Universities are meant to be producers not just of knowledge but also of (often inconvenient) doubt. They are creative and unruly places, homes to a polyphony of voices. But at this moment in our history, universities might well ask if they have in fact done enough to raise the deep and unsettling questions necessary to any society.

As the world indulged in a bubble of false prosperity and excessive materialism, should universities — in their research, teaching and writing — have made greater efforts to expose the patterns of risk and denial? Should universities have presented a firmer counterweight to economic irresponsibility? Have universities become too captive to the immediate and worldly purposes they serve? Has the market model become the fundamental and defining identity of higher education?
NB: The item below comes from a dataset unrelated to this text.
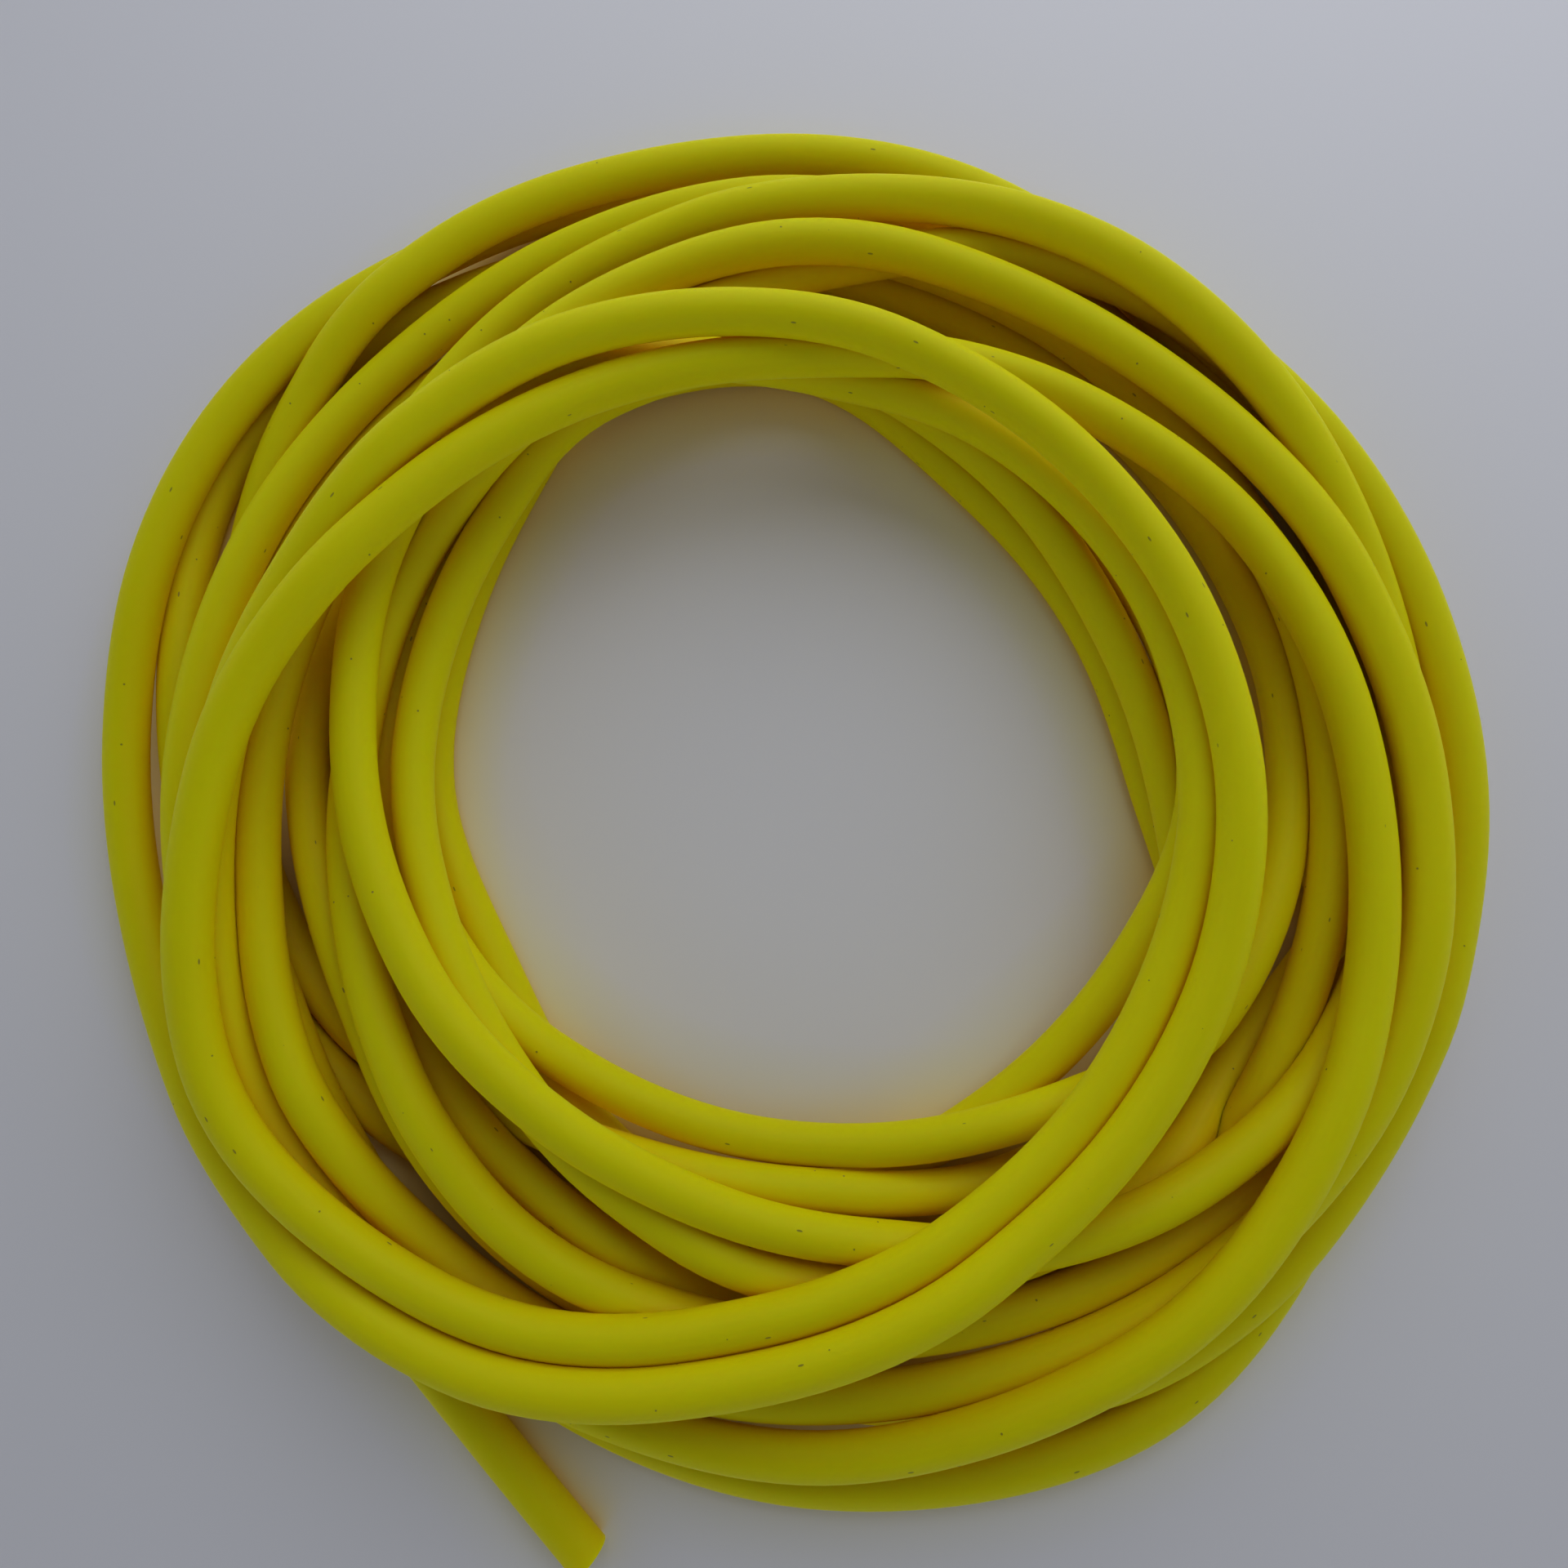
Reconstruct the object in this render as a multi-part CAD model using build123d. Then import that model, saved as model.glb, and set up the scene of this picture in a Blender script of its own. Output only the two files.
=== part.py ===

Since the 1970s there has been a steep decline in the percentage of students majoring in the liberal arts and sciences, and an accompanying increase in preprofessional undergraduate degrees. Business is now by far the most popular undergraduate major, with twice as many bachelor’s degrees awarded in this area than in any other field of study. In the era of economic constraint before us, the pressure toward vocational pursuits is likely only to intensify.

As a nation, we need to ask more than this from our universities. Higher learning can offer individuals and societies a depth and breadth of vision absent from the inevitably myopic present. Human beings need meaning, understanding and perspective as well as jobs. The question should not be whether we can afford to believe in such purposes in these times, but whether we can afford not to.

Drew Gilpin Faust is president of Harvard. She is the author, most recently, of “This Republic of Suffering: Death and the American Civil War.”